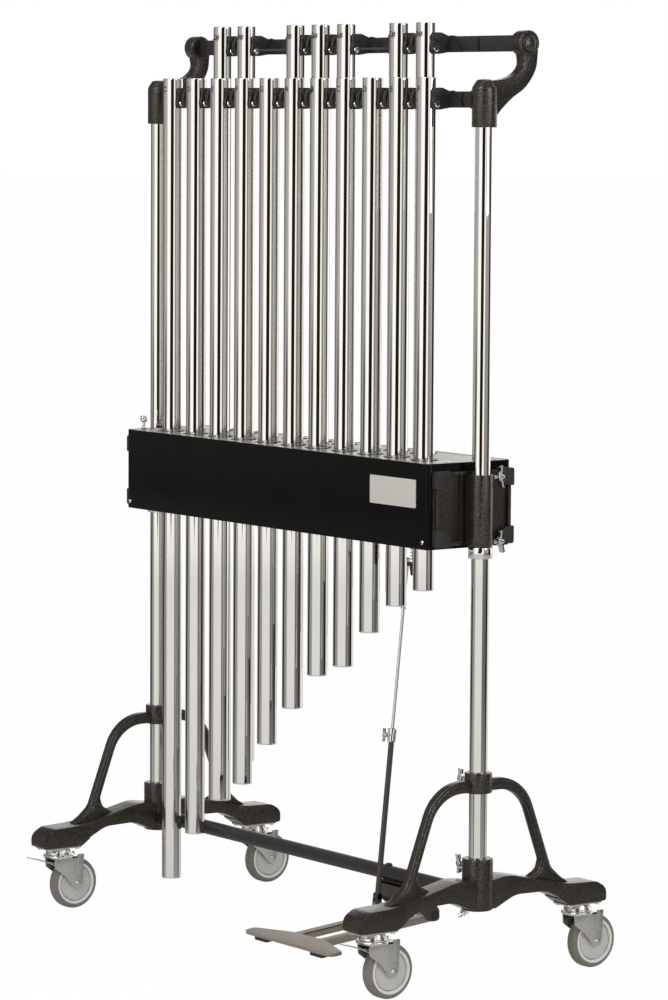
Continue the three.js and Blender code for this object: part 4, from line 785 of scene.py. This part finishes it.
# Skin, rim, wide rib and narrow rib: outline, its holes, height over the box's end, radius of the edges
web_layers = (
    (block(-86, 798, 86, 927, 4), (), 3.5, 0.8),
    (block(-83, 796.5, 86, 928.5, 4), (block(-75.5, 804, 79.5, 921, 6),), 10, 3),
    (block(-29, 800, -23, 925, 1), (), 8.5, 2.8),
    (block(27, 800, 31, 925, 1), (), 5.5, 1.8),
)
for name, side in sides:
    face = side * bracket_face
    bm = bmesh.new()
    for outline, holes, rise, edge in web_layers:
        plate(bm, "x", outline, face, face + side * rise, rim=edge, holes=holes)
    piece("box_bracket_web_" + name, bm, "box", hammered)
    bm = bmesh.new()
    for y, inward in ((-87, 1), (90, -1)):
        for z, upward in ((794, 1), (931, -1)):
            pad = soft([(y, z, 5), (y + inward * 33, z, 2), (y + inward * 31, z + upward * 30, 22),
                        (y, z + upward * 32, 2)], 7)
            plate(bm, "x", pad, face, face + side * 14, rim=3)
    piece("box_bracket_pads_" + name, bm, "box", rail_coat)
    bm = bmesh.new()
    neck = block(face, -post_radius, side * collar_end, post_radius)
    plate(bm, "z", neck, bracket_low + 0.6, bracket_high - 0.7)
    sleeve = ring(sliding_bore, bracket_radius, bracket_low, bracket_high, 1.5)
    turned(bm, "z", (side * post_x, 0), sleeve, 56)
    for level, z in reversed(clamp_heights):
        turned(bm, "y", (side * post_x, z), soft(clamp_boss, 3, False), 28)
    piece("box_bracket_casting_" + name, bm, "box", hammered, "box_bracket_" + name)

# %% [markdown]
# ## Wing screws
# A wing screw is turned first, and its two wings are forged outwards and thinned. So the hub and shaft are
# spun, and the wings are one flat outline with well rounded rims. All of them share one function and are
# turned into place by a matrix.


# %% Wing screws
def wing_screw(bm, start, low, high, span, thick, shaft, hub):
    """Along +Z: a plain shaft, a turned hub and two wings swept outwards"""
    rise = high - low
    turned(bm, "z", (0, 0), soft([
        (0, start), (shaft, start, 0.3), (shaft, low), (hub, low, hub * 0.2),
        (hub, low + rise * 0.5, hub * 0.2), (hub * 0.8, high, hub * 0.3), (0, high)], 4, False), 28)
    wing_shares = ((0.2, 0.0, 0), (0.45, 0.4, 0.12), (0.88, 0.48, 0.1), (1, 0.78, 0.08), (0.9, 1, 0.07),
                   (0.4, 0.86, 0.15), (0.15, 0.97, 0))
    half = [(a * span, low + b * rise, r * span) for a, b, r in wing_shares]
    plate(bm, "y", soft(mirrored(half), 4), -thick / 2, thick / 2, rim=thick * 0.3)


def facing(direction, turn=90):
    """Turns +Z to one of the six directions, and the wings by a number of degrees"""
    towards = Vector(direction).to_track_quat("Z", "Y").to_matrix().to_4x4()
    return towards @ Matrix.Rotation(math.radians(turn), 4, "Z")


for name, side in sides:
    for level, z in clamp_heights:
        bm = bmesh.new()
        wing_screw(bm, start=sliding_bore, low=38, high=52, span=20.5, thick=7.5, shaft=3, hub=5.5)
        body = "wing_screw_%s_%s" % (name, level)
        where = Matrix.Translation((side * post_x, 0, z)) @ facing((0, 1, 0), 84)
        piece("thumb_screw_%s_%s" % (name, level), bm, body, chrome, body, placed=where)

# %% [markdown]
# ## Knob and small hardware on the lid
# The knob at the low tubes' end is a turned thumbscrew with a small collar, a thin neck and a round head. Six
# low dome screws hold the lid, a larger one near the high tubes.

# %% Knob and lid screws
knob_profile = soft([
    (0, 931.4), (2.2, 931.4), (2.2, 943.7), (5, 943.7, 0.6), (5, 947.4, 0.6), (2.4, 948.6), (2.4, 957.6),
    (5.6, 958.4, 0.8), (7, 960.4, 0.9), (7, 967.6, 1.2), (5.4, 970.4, 1.5), (0, 971.4)], 4, False)
bm = bmesh.new()
turned(bm, "z", knob_place, knob_profile, 32)
piece("thumb_knob", bm, "knob", chrome, "damper_knob")
lid_screws = ((461.5, -38.3, 5.2), (-461.5, 70, 4), (461.5, 70, 4), (0, -84.5, 4), (-225, -84.5, 4),
              (225, -84.5, 4))
bm = bmesh.new()
for x, y, radius in lid_screws:
    turned(bm, "z", (x, y), soft(outwards(lid_high, 1, [
        (0, -0.2), (radius, -0.2), (radius, 0.8, 0.3), (radius * 0.7, 2.2, 1), (0, 2.8)]), 4, False), 24)
piece("lid_screws", bm, "box", chrome)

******

Restate the data above word for word, please.

§ **Right answer**:
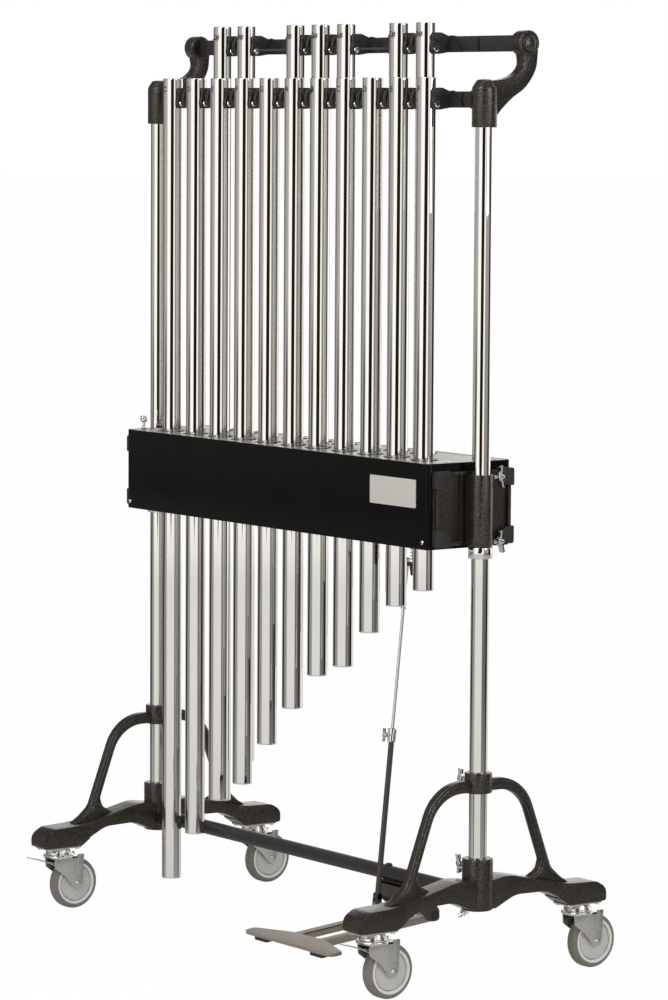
Continue the three.js and Blender code for this object: part 4, from line 785 of scene.py. This part finishes it.
# Skin, rim, wide rib and narrow rib: outline, its holes, height over the box's end, radius of the edges
web_layers = (
    (block(-86, 798, 86, 927, 4), (), 3.5, 0.8),
    (block(-83, 796.5, 86, 928.5, 4), (block(-75.5, 804, 79.5, 921, 6),), 10, 3),
    (block(-29, 800, -23, 925, 1), (), 8.5, 2.8),
    (block(27, 800, 31, 925, 1), (), 5.5, 1.8),
)
for name, side in sides:
    face = side * bracket_face
    bm = bmesh.new()
    for outline, holes, rise, edge in web_layers:
        plate(bm, "x", outline, face, face + side * rise, rim=edge, holes=holes)
    piece("box_bracket_web_" + name, bm, "box", hammered)
    bm = bmesh.new()
    for y, inward in ((-87, 1), (90, -1)):
        for z, upward in ((794, 1), (931, -1)):
            pad = soft([(y, z, 5), (y + inward * 33, z, 2), (y + inward * 31, z + upward * 30, 22),
                        (y, z + upward * 32, 2)], 7)
            plate(bm, "x", pad, face, face + side * 14, rim=3)
    piece("box_bracket_pads_" + name, bm, "box", rail_coat)
    bm = bmesh.new()
    neck = block(face, -post_radius, side * collar_end, post_radius)
    plate(bm, "z", neck, bracket_low + 0.6, bracket_high - 0.7)
    sleeve = ring(sliding_bore, bracket_radius, bracket_low, bracket_high, 1.5)
    turned(bm, "z", (side * post_x, 0), sleeve, 56)
    for level, z in reversed(clamp_heights):
        turned(bm, "y", (side * post_x, z), soft(clamp_boss, 3, False), 28)
    piece("box_bracket_casting_" + name, bm, "box", hammered, "box_bracket_" + name)

# %% [markdown]
# ## Wing screws
# A wing screw is turned first, and its two wings are forged outwards and thinned. So the hub and shaft are
# spun, and the wings are one flat outline with well rounded rims. All of them share one function and are
# turned into place by a matrix.


# %% Wing screws
def wing_screw(bm, start, low, high, span, thick, shaft, hub):
    """Along +Z: a plain shaft, a turned hub and two wings swept outwards"""
    rise = high - low
    turned(bm, "z", (0, 0), soft([
        (0, start), (shaft, start, 0.3), (shaft, low), (hub, low, hub * 0.2),
        (hub, low + rise * 0.5, hub * 0.2), (hub * 0.8, high, hub * 0.3), (0, high)], 4, False), 28)
    wing_shares = ((0.2, 0.0, 0), (0.45, 0.4, 0.12), (0.88, 0.48, 0.1), (1, 0.78, 0.08), (0.9, 1, 0.07),
                   (0.4, 0.86, 0.15), (0.15, 0.97, 0))
    half = [(a * span, low + b * rise, r * span) for a, b, r in wing_shares]
    plate(bm, "y", soft(mirrored(half), 4), -thick / 2, thick / 2, rim=thick * 0.3)


def facing(direction, turn=90):
    """Turns +Z to one of the six directions, and the wings by a number of degrees"""
    towards = Vector(direction).to_track_quat("Z", "Y").to_matrix().to_4x4()
    return towards @ Matrix.Rotation(math.radians(turn), 4, "Z")


for name, side in sides:
    for level, z in clamp_heights:
        bm = bmesh.new()
        wing_screw(bm, start=sliding_bore, low=38, high=52, span=20.5, thick=7.5, shaft=3, hub=5.5)
        body = "wing_screw_%s_%s" % (name, level)
        where = Matrix.Translation((side * post_x, 0, z)) @ facing((0, 1, 0), 84)
        piece("thumb_screw_%s_%s" % (name, level), bm, body, chrome, body, placed=where)

# %% [markdown]
# ## Knob and small hardware on the lid
# The knob at the low tubes' end is a turned thumbscrew with a small collar, a thin neck and a round head. Six
# low dome screws hold the lid, a larger one near the high tubes.

# %% Knob and lid screws
knob_profile = soft([
    (0, 931.4), (2.2, 931.4), (2.2, 943.7), (5, 943.7, 0.6), (5, 947.4, 0.6), (2.4, 948.6), (2.4, 957.6),
    (5.6, 958.4, 0.8), (7, 960.4, 0.9), (7, 967.6, 1.2), (5.4, 970.4, 1.5), (0, 971.4)], 4, False)
bm = bmesh.new()
turned(bm, "z", knob_place, knob_profile, 32)
piece("thumb_knob", bm, "knob", chrome, "damper_knob")
lid_screws = ((461.5, -38.3, 5.2), (-461.5, 70, 4), (461.5, 70, 4), (0, -84.5, 4), (-225, -84.5, 4),
              (225, -84.5, 4))
bm = bmesh.new()
for x, y, radius in lid_screws:
    turned(bm, "z", (x, y), soft(outwards(lid_high, 1, [
        (0, -0.2), (radius, -0.2), (radius, 0.8, 0.3), (radius * 0.7, 2.2, 1), (0, 2.8)]), 4, False), 24)
piece("lid_screws", bm, "box", chrome)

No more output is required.